We got an early taste of winter on November 1st and 2nd with lots of wind, rain and snow.  It was minor compared to the extreme weather Buffalo has recently experienced but trees and large tree limbs came down, knocking out our power for more than a day. Even though the shipyard shop has windows, it was difficult to see to varnish Lois Lane on such gray and stormy days.  After lots of TLC and many coats of varnish, she's been moved to her winter storage spot all ready to go for next summer.
Linda admiring the newly varnished Lois Lane


Those of you who have been aboard on the last trip have an idea of what happens to the schooner gear once the sailing season is over.  Everything, and we mean everything, is taken ashore and stowed away. If you haven't been here on that day, let us show you. 
 
All of the shore boats plus the yawl boat are made ready for winter storage.  That's Lois Lane wrapped in the green tarp while in the background is New Meadows under the window and the deck boxes stacked up to the right.  Behind us is Archie, also securely tucked in a tarp.  
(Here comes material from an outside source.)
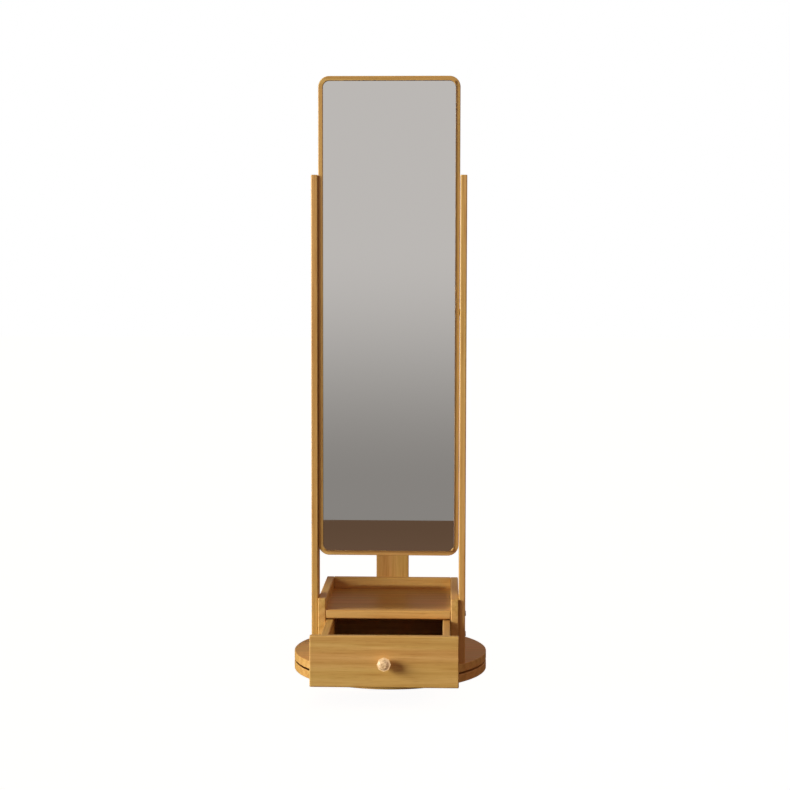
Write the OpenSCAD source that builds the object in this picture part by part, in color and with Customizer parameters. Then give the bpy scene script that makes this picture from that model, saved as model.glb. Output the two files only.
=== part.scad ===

Upstairs in the same building near the schooner more gear is stowed.


The six sails (can you name them?) are furled and piled at the back of the bin. Mattresses are to the left hiding the 60 lifejackets.  To the right are all of the blocks.  

A pile of lines, 4 feet high by 6 feet in diameter, as well as dishes, pots & pans, sheets, blankets and pillows are stowed in another bin.  All these things come off the schooner the last day of the season.  It's a beehive of activity!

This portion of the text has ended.